The second sign is technical decision velocity — when the rate of decisions you have to make is high enough that the partner relationship’s communication overhead becomes a tax. At that point an in-house lead is faster, even if not strictly better.

The third sign is talent gravity — when the engineers you want to recruit will only come if you have a CTO who’s a credible technical leader they want to work for. This sign comes later than founders think; senior engineers are happy to join a fast-growing company with a strong delivery partner if the founder is honest about the model and there’s a real path to the first VP/CTO hire.

When you do hire, hire someone who fits the codebase the partner built, not the abstract idea of “a CTO.” The partner’s job is to make that hire easier, not harder. That’s the test.

The quiet thing nobody says

We’ve watched dozens of seed-stage founders go through this decision. The ones who hired too early almost all said, twelve months later, that they wished they hadn’t. The ones who chose a partner first almost never said the opposite.

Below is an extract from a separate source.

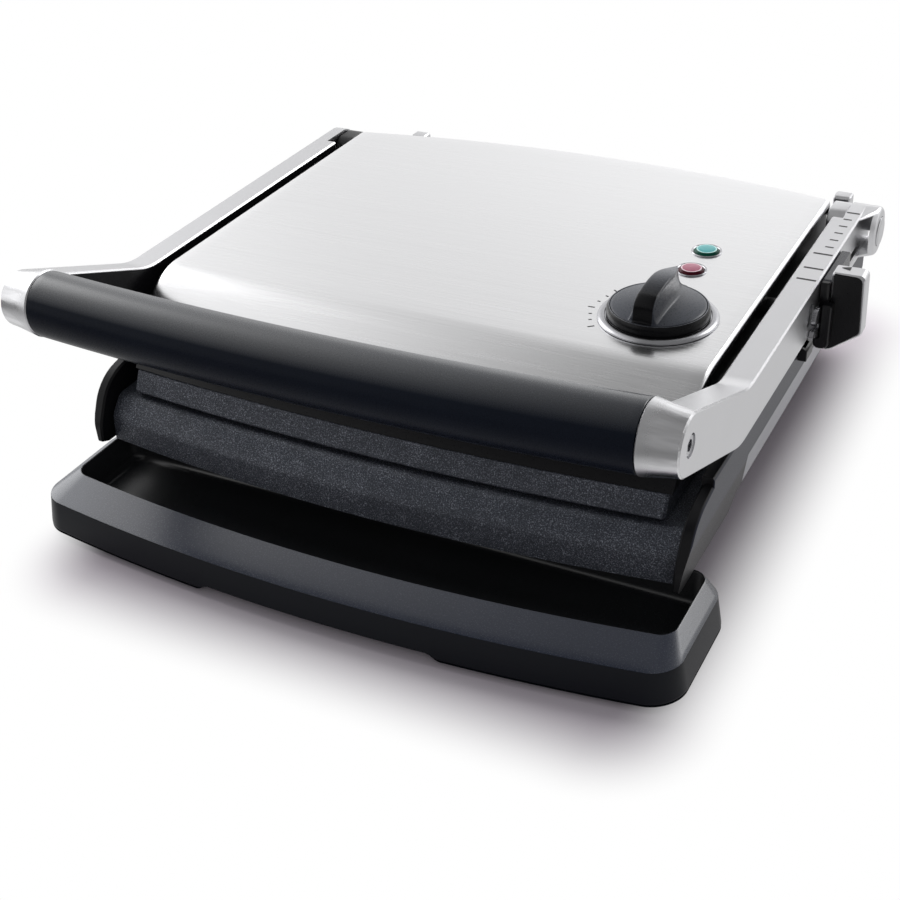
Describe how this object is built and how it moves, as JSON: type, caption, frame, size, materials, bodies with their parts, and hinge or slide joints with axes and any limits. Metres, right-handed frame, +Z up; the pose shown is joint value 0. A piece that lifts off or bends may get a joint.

The asymmetry isn’t subtle.

There’s a reason. The pressure to hire a CTO at seed is mostly social. It comes from investors who like a complete-looking team on a deck. It comes from peers who took the same decision before custom-software partnerships were credible. It comes from the founder’s own anxiety about being the only person on the cap table who doesn’t write code. None of those are arguments about what’s good for the company. They’re arguments about what’s comfortable for the founder.

The uncomfortable answer is that, for the first eighteen months, most non-technical founders don’t need a CTO. They need a senior person who has built this kind of thing before, a small team that can execute, and the discipline to keep their own role pointed at customers, distribution, and the business — not at the engineering org chart they don’t have yet.

When that day comes, hire. Until it does, build.